La Ballade de l'Impossible fera partie de ces lectures que je charrierai avec moi bien longtemps après les avoir découvertes, et ce malgré certains points dont je reconnais sans hésitation les avoir trouvés problématiques. Watanabe témoigne d'une vision des femmes pour le moins particulière, presque instrumentalisante, et d'un rapport au couple et à l'intimité loin d'être tout à fait équilibré. Certaines relations paraissent franchement malsaines mais ne sont jamais vraiment analysées comme telles (notamment en ce qui concerne le personnage de Reiko, ou même les tendances contrôlantes de Midori). Je pourrais concevoir que Murakami cherchait justement à déstabiliser et questionner le lecteur à travers ces éléments "problématiques", mais il me manque malgré tout un soupçon de nuance ou d'analyse de sa part pour que je puisse lui faire crédit d'une telle intention. Dans le récit tel que je l'ai perçu, les personnages féminins ont évidemment la part belle pour exprimer leurs émotions et leur vécu, mais ils n'existent finalement qu'à travers le regard du narrateur masculin, et demeurent à chaque instant des objets de désir. Murakami a un don dans sa façon de décrire le monde et ses rituels dans leur inquiétante étrangeté, mais force est pour moi d'admettre que son écriture reste masculine - pas forcément misogyne bien sûr, mais en tout cas, partiale.
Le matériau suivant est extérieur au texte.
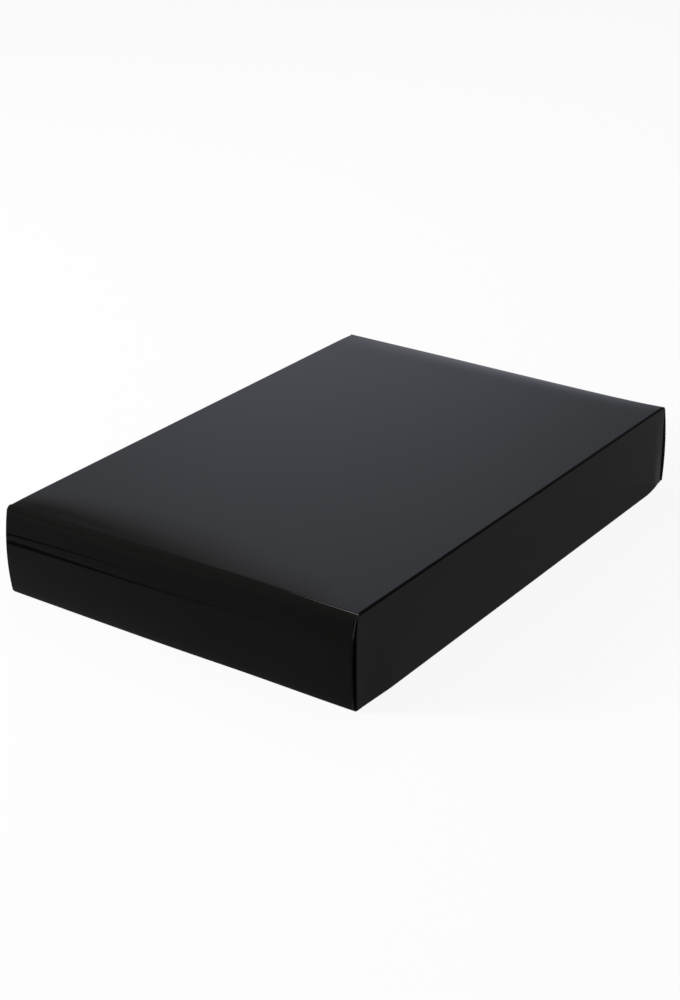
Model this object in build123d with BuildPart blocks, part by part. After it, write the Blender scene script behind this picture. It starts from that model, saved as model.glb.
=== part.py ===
from build123d import *

import math
import os

# A gift box for 24 chocolates, folded from black board: a lid as deep as its base,
# a card grid that parts the chocolates and a quilted pad that lies over them.
# Lengths are in millimetres and angles in degrees. X runs along the box, Y across it
# and Z up, from the middle of the underside.

# Closed box
lid_length = 225.0  # of the top panel, from end fold to end fold
lid_width = 154.0  # over the two long walls
box_height = 35.0  # from the table to the top panel
rim_lift = 0.5  # the lid's rim hangs this far above the table
lid_bow_angle = 17.5  # how far an end wall of the lid leaves its fold short of square

# Board and folds
board = 0.5  # thickness of the folding board
layer_gap = 0.2  # air between two folded layers
end_fold_radius = 2.2  # outer radius of the soft fold between a panel and its end walls
crease_radius = 0.8  # outer radius of every sharp crease
edge_setback = 0.2  # an end wall stops this far inside the faces of the long walls
tab_length = 32.0  # of the corner tabs, held between the layers of the end walls
tab_taper = 3.0  # each long edge of a tab slopes in by this much
flap_length = 14.0  # of the end walls' last fold, which lies on the panel
relief_length = 22.0  # the rim of a long wall slopes over this length beside a corner
relief_height = 1.0  # and ends this much lower

# Fit of the lid over the base
side_play = 0.5  # air around the base
top_play = 0.3  # air between the base's rim and the lid's end flaps
base_bow_angle = 3.0

# Card grid
cells_along = 6
cells_across = 4
card = 0.5  # thickness of a strip
strip_play = 0.4  # air between a strip's end and the wall that it faces
slot_play = 0.1  # air on each side of a strip in its slot
strip_corner = 3.0  # radius of a strip's upper corners

# Quilted pad
head_room = 1.7  # air between the pad and the lid's end flaps
pad_rest = 0.3  # air between the grid and the soft pad
pad_thickness = 4.6
pad_play = 1.6  # air between the pad and the walls of the base
pad_corner = 5.0  # radius in plan
pad_edge = 1.8  # radius of the drawn in sides
pad_crown = 0.4  # the top swells this much in the middle
quilt_pitch = 25.0  # between two channels
channel_radius = 2.4
channel_depth = 0.9


# Bend radii of the middle of the board, and the level of the flaps on the panel
end_bend = end_fold_radius - board / 2
crease_bend = crease_radius - board / 2
rim_bend = board + layer_gap
flap_level = board + layer_gap + board / 2


def wall_chord(height, bow_angle):
    """Straight distance between the two folds of a bowed end wall."""
    return height - board - (end_bend + rim_bend) * (1 - math.sin(math.radians(bow_angle)))


def bow_depth(height, bow_angle):
    """How far an end wall bows out beyond its own folds."""
    return wall_chord(height, bow_angle) / 2 * math.tan(math.radians(bow_angle) / 2)


def inside_half_length(length, bow_angle):
    """From the middle of a tray to the inner layer of its end wall."""
    return length / 2 - board - rim_bend * (1 + math.cos(math.radians(bow_angle)))


def long_wall(length, width, height):
    """The wall at minus Y with its two corner tabs, above the crease that joins it to the panel."""
    wall_half = length / 2 - board - layer_gap
    wall_middle = board / 2 - width / 2
    tab_root = crease_radius - width / 2
    tab_end = tab_length - width / 2
    with BuildPart() as wall:
        # Seen from above: the wall and the tabs that turn in behind the end walls
        with BuildSketch():
            with BuildLine():
                straight = Line((0, wall_middle), (wall_half - crease_radius, wall_middle))
                corner = JernArc(straight @ 1, straight % 1, crease_bend, 90)
                Line(corner @ 1, corner @ 1 + corner % 1 * (tab_length - crease_radius))
                mirror(about=Plane.YZ)
            trace(line_width=board)
        extrude(amount=height)
        # Seen from the front: the rim sinks towards the corners, and the lower corners
        # clear the round of the end folds
        with BuildSketch(Plane.XZ) as front_outline:
            with BuildLine():
                Polyline(
                    (-wall_half, board + layer_gap),
                    (wall_half, board + layer_gap),
                    (wall_half, height - relief_height),
                    (wall_half - relief_length, height),
                    (relief_length - wall_half, height),
                    (-wall_half, height - relief_height),
                    close=True,
                )
            make_face()
            lower_corners = front_outline.vertices().group_by(Axis.Y)[0]
            fillet(lower_corners, end_fold_radius - board - layer_gap)
        extrude(amount=width, both=True, mode=Mode.INTERSECT)
        # Seen from the end: the tabs taper towards their free edges
        with BuildSketch(Plane.YZ):
            with BuildLine():
                Polyline(
                    (-width / 2, 0),
                    (tab_root, 0),
                    (tab_end, tab_taper),
                    (tab_end, height - tab_taper),
                    (tab_root, height),
                    (-width / 2, height),
                    close=True,
                )
            make_face()
        extrude(amount=length / 2, both=True, mode=Mode.INTERSECT)
    return wall.part


def folded_tray(length, width, height, bow_angle):
    """One sheet folded into a tray whose panel lies on the XY plane, with its rim up."""
    lean = math.radians(bow_angle)
    fold_start = length / 2 - board / 2 - end_bend * math.cos(lean)
    wall_radius = wall_chord(height, bow_angle) / 2 / math.sin(lean)
    wall = long_wall(length, width, height)

    with BuildPart() as tray:
        # Panel, with the creases that turn it up into the long walls
        with BuildSketch(Plane.YZ):
            with BuildLine():
                across = Line((0, board / 2), (width / 2 - crease_radius, board / 2))
                JernArc(across @ 1, across % 1, crease_bend, 90)
                mirror(about=Plane.YZ)
            trace(line_width=board)
        extrude(amount=fold_start, both=True)
        add(wall)
        mirror(wall, about=Plane.XZ)

        # Outer layer of the end walls, bowed between its two folds
        with BuildSketch(Plane.XZ):
            with BuildLine():
                fold = JernArc((fold_start, board / 2), (1, 0), end_bend, 90 - bow_angle)
                bowed = JernArc(fold @ 1, fold % 1, wall_radius, 2 * bow_angle)
                mirror(about=Plane.YZ)
            trace(line_width=board)
        extrude(amount=width / 2 - edge_setback, both=True)

        # Rolled rim, inner layer and the flap that lies on the panel
        with BuildSketch(Plane.XZ):
            with BuildLine():
                roll = JernArc(bowed @ 1, bowed % 1, rim_bend, 180 - bow_angle)
                inner = Line(roll @ 1, ((roll @ 1).X, flap_level + crease_bend))
                turn = JernArc(inner @ 1, inner % 1, crease_bend, -90)
                Line(turn @ 1, turn @ 1 + turn % 1 * flap_length)
                mirror(about=Plane.YZ)
            trace(line_width=board)
        extrude(amount=width / 2 - board - layer_gap, both=True)
    return tray.part


# Lid: a deep tray turned over
lid_height = box_height - rim_lift
with BuildPart() as lid:
    with Locations((0, 0, box_height)):
        add(folded_tray(lid_length, lid_width, lid_height, lid_bow_angle), rotation=(180, 0, 0))
lid.part.label = "lid"

# Base: the same fold, small enough to slide inside the lid
lid_flap_face = box_height - 2 * board - layer_gap
base_height = lid_flap_face - top_play
base_bow = bow_depth(base_height, base_bow_angle)
base_length = 2 * (inside_half_length(lid_length, lid_bow_angle) - side_play - base_bow)
base_width = lid_width - 2 * (board + side_play)
with BuildPart() as base_tray:
    add(folded_tray(base_length, base_width, base_height, base_bow_angle))
base_tray.part.label = "base_tray"

# Card grid: strips with half lap slots, standing on the base's end flaps
inside_length = 2 * inside_half_length(base_length, base_bow_angle)
inside_width = base_width - 2 * board
long_strip_length = inside_length - 2 * strip_play
short_strip_length = inside_width - 2 * strip_play
pitch_along = inside_length / cells_along
pitch_across = inside_width / cells_across
strip_foot = 2 * board + layer_gap
strip_height = lid_flap_face - head_room - pad_thickness - pad_rest - strip_foot
slot_width = card + 2 * slot_play
slot_depth = strip_height / 2 + slot_play


def strip_outline(length, slot_count, slot_pitch, slots_up):
    """Face of one strip, drawn with its foot on the X axis of the sketch."""
    with BuildSketch() as face:
        with Locations((0, strip_height / 2)):
            Rectangle(length, strip_height)
        fillet(face.vertices().group_by(Axis.Y)[-1], strip_corner)
        slot_middle = strip_height - slot_depth / 2 if slots_up else slot_depth / 2
        with Locations((0, slot_middle)):
            with GridLocations(slot_pitch, 0, slot_count, 1):
                Rectangle(slot_width, slot_depth, mode=Mode.SUBTRACT)
    return face.sketch


long_strip_face = strip_outline(long_strip_length, cells_along - 1, pitch_along, True)
short_strip_face = strip_outline(short_strip_length, cells_across - 1, pitch_across, False)

long_dividers = []
for row in range(1, cells_across):
    place = Plane.XZ.offset(inside_width / 2 - row * pitch_across)
    with BuildPart() as long_divider:
        with BuildSketch(place.shift_origin(place.origin + Vector(0, 0, strip_foot))):
            add(long_strip_face)
        extrude(amount=card / 2, both=True)
    long_divider.part.label = f"long_divider_{row}"
    long_dividers.append(long_divider.part)

short_dividers = []
for column in range(1, cells_along):
    place = Plane.YZ.offset(column * pitch_along - inside_length / 2)
    with BuildPart() as short_divider:
        with BuildSketch(place.shift_origin(place.origin + Vector(0, 0, strip_foot))):
            add(short_strip_face)
        extrude(amount=card / 2, both=True)
    short_divider.part.label = f"short_divider_{column}"
    short_dividers.append(short_divider.part)

# Quilted pad: soft paper layers pressed together along crossing channels
pad_length = inside_length - 2 * pad_play
pad_width = inside_width - 2 * pad_play
pad_foot = strip_foot + strip_height + pad_rest
pad_top = pad_foot + pad_thickness
crown_radius = (pad_width**2 / 4 + pad_crown**2) / (2 * pad_crown)
quilt_reach = (pad_length + pad_width) / 2
channel_count = math.ceil(math.sqrt(2) * quilt_reach / quilt_pitch)
channel_axis = pad_top - channel_depth + channel_radius
with BuildPart() as cushion_pad:
    with BuildSketch(Plane.XY.offset(pad_foot)):
        RectangleRounded(pad_length, pad_width, pad_corner)
    extrude(amount=pad_thickness)
    # A very shallow barrel vault along X gives the top its crown
    with BuildSketch(Plane.YZ):
        with Locations((0, pad_top - crown_radius)):
            Circle(crown_radius)
    extrude(amount=pad_length, both=True, mode=Mode.INTERSECT)
    fillet(cushion_pad.faces().sort_by(Axis.Z)[-1].edges(), pad_edge)
    fillet(cushion_pad.faces().sort_by(Axis.Z)[0].edges(), pad_edge)
    for slant in (1, -1):
        diagonal = Plane(origin=(0, 0, channel_axis), x_dir=(-slant, 1, 0), z_dir=(1, slant, 0))
        with BuildSketch(diagonal):
            with GridLocations(quilt_pitch, 0, channel_count, 1):
                Circle(channel_radius)
        extrude(amount=quilt_reach, both=True, mode=Mode.SUBTRACT)
cushion_pad.part.label = "cushion_pad"

os.makedirs("parts", exist_ok=True)
for piece in [lid.part, base_tray.part, cushion_pad.part, *long_dividers, *short_dividers]:
    export_step(piece, f"parts/{piece.label}.step")

print("bow of the lid's end walls", round(bow_depth(lid_height, lid_bow_angle), 2))
print("base", round(base_length, 1), "x", round(base_width, 1), "x", round(base_height, 1))
print("cell pitch", round(pitch_along, 2), "x", round(pitch_across, 2))
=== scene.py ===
# %% [markdown]
# # A black chocolate box
# The real object is four kinds of thing: a lid as deep as the box, a base that stands inside it, a grid
# of card strips that parts the chocolates, and a quilted paper pad over them. The lid and the base are
# each one sheet of glossy board, scored, folded and tucked, with no glue. This lesson folds those sheets,
# quilts the pad, paints everything, and lights it like the studio picture.

# %% Load the imported model
import math

import bmesh
import bpy
from mathutils import Matrix, Vector


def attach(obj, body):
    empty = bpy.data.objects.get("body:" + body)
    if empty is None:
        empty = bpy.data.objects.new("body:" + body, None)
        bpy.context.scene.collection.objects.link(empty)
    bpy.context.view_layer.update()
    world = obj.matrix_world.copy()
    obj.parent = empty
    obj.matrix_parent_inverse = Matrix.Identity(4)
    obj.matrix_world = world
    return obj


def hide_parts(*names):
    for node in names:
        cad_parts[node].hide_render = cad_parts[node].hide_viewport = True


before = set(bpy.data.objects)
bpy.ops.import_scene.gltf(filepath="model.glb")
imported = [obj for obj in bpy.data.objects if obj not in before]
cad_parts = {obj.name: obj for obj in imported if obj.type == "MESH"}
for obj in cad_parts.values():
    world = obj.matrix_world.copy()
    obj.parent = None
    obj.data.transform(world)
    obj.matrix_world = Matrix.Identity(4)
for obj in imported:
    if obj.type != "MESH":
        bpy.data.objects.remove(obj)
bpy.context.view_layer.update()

MM = 0.001  # Blender works in metres here, and the box was drawn in millimetres
print("nodes:", ", ".join(sorted(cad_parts)))

# %% [markdown]
# ## Camera
# The picture was taken from above one corner with a long lens. The place below comes from the seven
# corners of the box that can be seen. A camera looks along its own minus Z, so it is tipped up by a right
# angle less the downward pitch, and turned from plus Y, which is why a right angle is taken off the yaw.

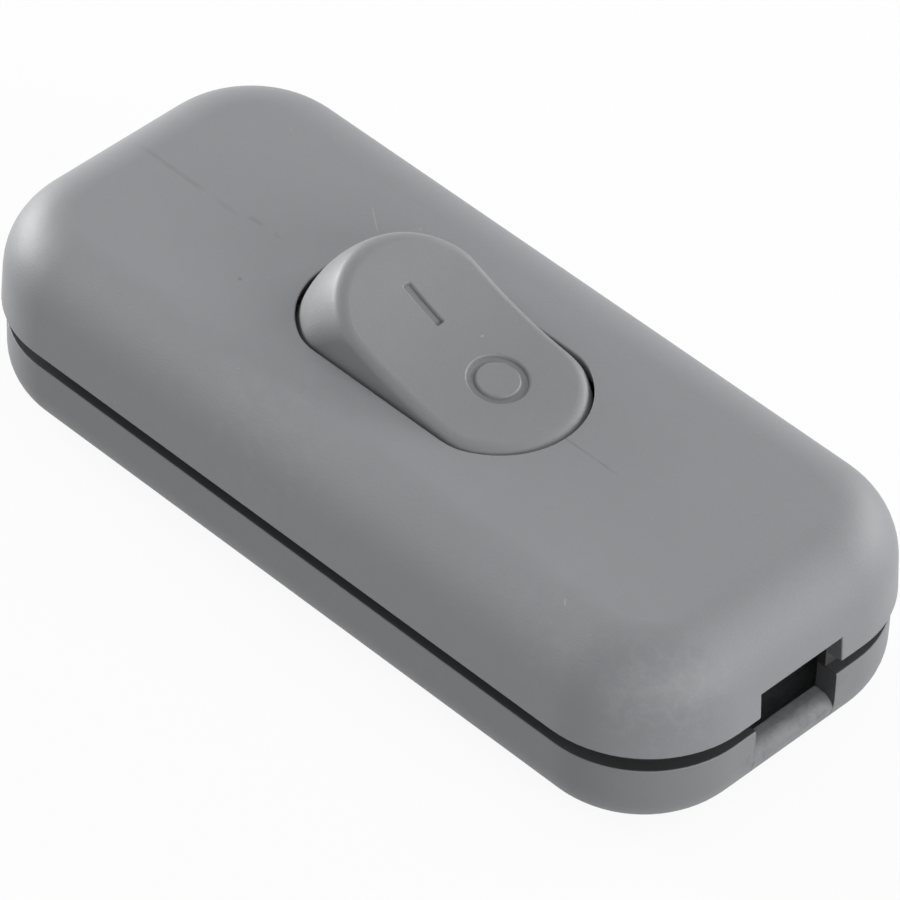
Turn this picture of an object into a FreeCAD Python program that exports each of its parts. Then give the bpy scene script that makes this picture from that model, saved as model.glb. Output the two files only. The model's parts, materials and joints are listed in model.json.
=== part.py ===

Je crois que c'est ça, ce qui me perturbe le plus, en réalité : ce roman aurait dû me perturber, voire me repousser, tant il met le doigt avec acuité et intransigeance sur certains sentiments si profonds que j'ai moi-même du mal à me les formuler. Mais je n'ai d'autre choix que de l'admettre, quand bien même je ne le comprends pas vraiment : La Ballade de l'Impossible m'a fait du bien. Un bien fou. C'est un roman grave qui m'a fait me sentir légère, et dont je ne voulais pas voir venir la fin, quand bien même il ne racontait rien de vraiment joyeux. Et je le relirai, c'est certain. 
Il ne s'agit cela dit clairement pas d'un ouvrage grand public, et s'il a produit sur moi une impression que j'aurais du mal à transcrire par des mots, je conçois aussi complètement que l'on puisse le rejeter. C'est une histoire qu'on pourrait qualifier de simplement glauque, mais en laquelle j'ai justement reconnu un optimisme d'autant plus marquant qu'on ne l'anticipe pas, et qu'il s'impose avec une surprise incroyable dans les toutes dernières pages, et encore plus lorsque l'on relit le premier chapitre après avoir achevé le texte. Une histoire d'apprentissage du bonheur.